Mexican journalist shot dead at son's school Christmas pageant

Gumaro Pérez Aguilando. The Gulf coast state of Veracruz has become notorious as one of the most dangerous places in the world to work in journalism.
Gumaro Pérez Aguilando. The Gulf coast state of Veracruz has become notorious as one of the most dangerous places in the world to work in journalism. Photograph: @ElMerucrioVer

A Mexican journalist has been shot dead while he attended his son’s school Christmas pageant as attacks on the country’s press continue unabated.

Gumaro Pérez Aguilando was attending the school event in the town of Acayucan on Tuesday, when a pair of gunmen burst into the building and killed him in front of a classroom full of schoolchildren, witnesses told local media.

His death marked the 12th murder of a media worker in Mexico in 2017, according to the press freedom organisation Reporters Without Borders (RSF). The killing puts Mexico alongside Syria as the most murderous country for journalists, according to RSF.

Pérez covered police matters for several publications and founded the news site La Voz del Sur in the violent city of Acayucan, in Veracruz state, where drug cartel and organised crime activities have been rife. He also worked in the communications department of the local government.

Pérez had not reported any threats against him, said Ana Laura Pérez Mendoza, president of the State Commission for the Care and Protection of Journalists.

He was third journalist murdered in the Acayucan in recent months. Cándido Ríos Vázquez, a reporter with El Diario de Acayucan, was killed with two others outside a convenience store in August, even though he was enrolled in a federal government protection program after receiving threats from a mayor in the region, according to media reports.

A month earlier, photojournalist Edwin Rivera Paz, a Honduran national, was shot and killed by gunmen on a motorcycle in Acayucan, site of a Mexican immigration processing centre. Rivera had fled Honduras earlier in the year after a colleague there was killed.

Veracruz, which stretches along Mexico’s Gulf coast, has become notorious as one of the most dangerous places in the world to work in journalism. At least 19 reporters were murdered there during the 2010-2016 administration of former governor Javier Duarte, who fled Mexico, but was brought back to face corruption accusations in court.

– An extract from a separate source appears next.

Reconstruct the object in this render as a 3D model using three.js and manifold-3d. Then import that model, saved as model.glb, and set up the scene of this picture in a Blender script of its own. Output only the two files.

“It continues being the same nightmare,” said Miguel Ángel Díaz, founder of Plumas Libres, an online news site in the state capital Xalapa. “Nothing and no one protects us. Criminals have permission to do as they want.”

Despite promises of action from the authorities several high-profile killings of journalists in 2017 have brought no charges or convictions.

Miroslava Breach, who covered criminal activities in northern Chihuahua state, was shot dead in March as she drove her child to school. One of the publications she contributed to, the newspaper Norte in Ciudad Juárez, subsequently closed, with the owner citing journalist safety as a motive.

Javier Valdez, founder of the newsweekly Ríodoce in western Sinaloa state, was pulled from his car and shot in the street as he left his office in May.

Pérez’s murder comes as Mexico remains convulsed with violence. The country recorded 20,878 homicides over the first 10 months of 2017, making it the most murderous year since the government began tracking such data in 1997.